A student’s perspective: Life as a first-generation college student
"I cannot express my gratitude enough to everyone who has helped build Virginia Tech into a place where first-generation students feel at home."
I am a proud first-generation college student. To some, this means I am a weak link, that I don’t know what I’m doing, and that I don’t have the preparation I need to get through college. I do not define myself by a lack of knowledge. Instead, I am characterized by the opportunity to find my own path and build a future I take pride in.
When I first learned about First Generation at Virginia Tech (1G@VT), the student organization was still finding its way. It lacked the participants it needed to achieve its goal of being an organization to unite and empower first-gen students. The low membership didn’t deter me; I knew the club could grow to be something amazing. I am so grateful to have joined. I have gained meaningful friendships, developed myself professionally, been able to network with employers and university staff, and so much more through my participation.
At the end of last year, our previous president decided it was time to step down.
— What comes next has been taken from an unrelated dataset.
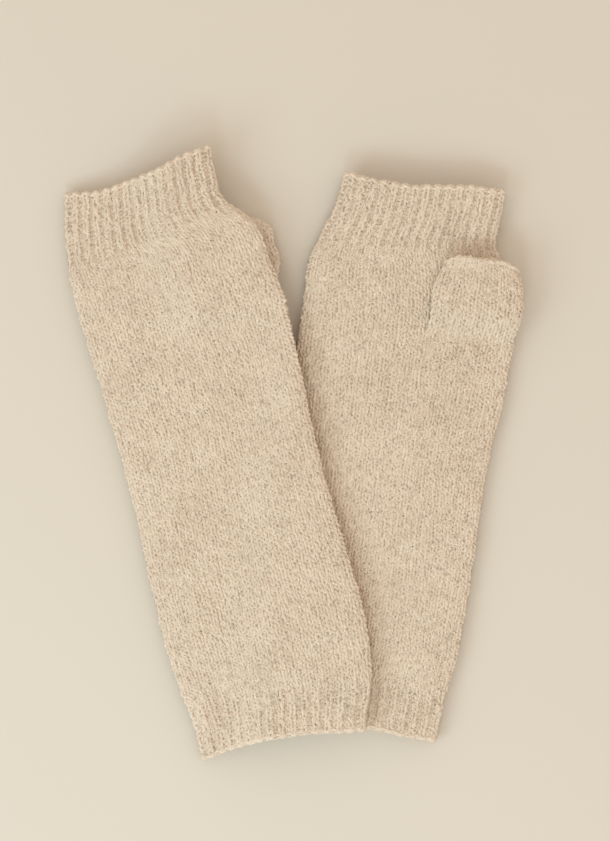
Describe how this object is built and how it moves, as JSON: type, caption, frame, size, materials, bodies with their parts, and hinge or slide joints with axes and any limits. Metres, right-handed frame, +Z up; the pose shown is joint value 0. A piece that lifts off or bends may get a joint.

Seeing the opportunity arise and knowing the dedication I have to improving the organization, I knew I needed to step up as president. It was clear that growing the organization and achieving our goals would be no easy task, but with the help of fellow members and university staff, I am absolutely thrilled with what we have achieved so far this year. Comparing the lack of resources for first-gen students when I came to Virginia Tech three years ago versus the current programs being put into place, I am extremely honored to be part of these changes. I cannot express my gratitude enough to everyone who has helped build Virginia Tech into a place where first-generation students feel at home.
To first-generation students and family, I know the transition is hard. I know you feel lost and confused sometimes, and that’s more than okay. Ask the questions even if you think they are embarrassing. Use whatever resources you need and don’t hesitate to admit when you don’t know something. Holding your diploma at the end of your time here will be more than worth it. Let your goals drive you, do your very best, and you will end your college career with a smile.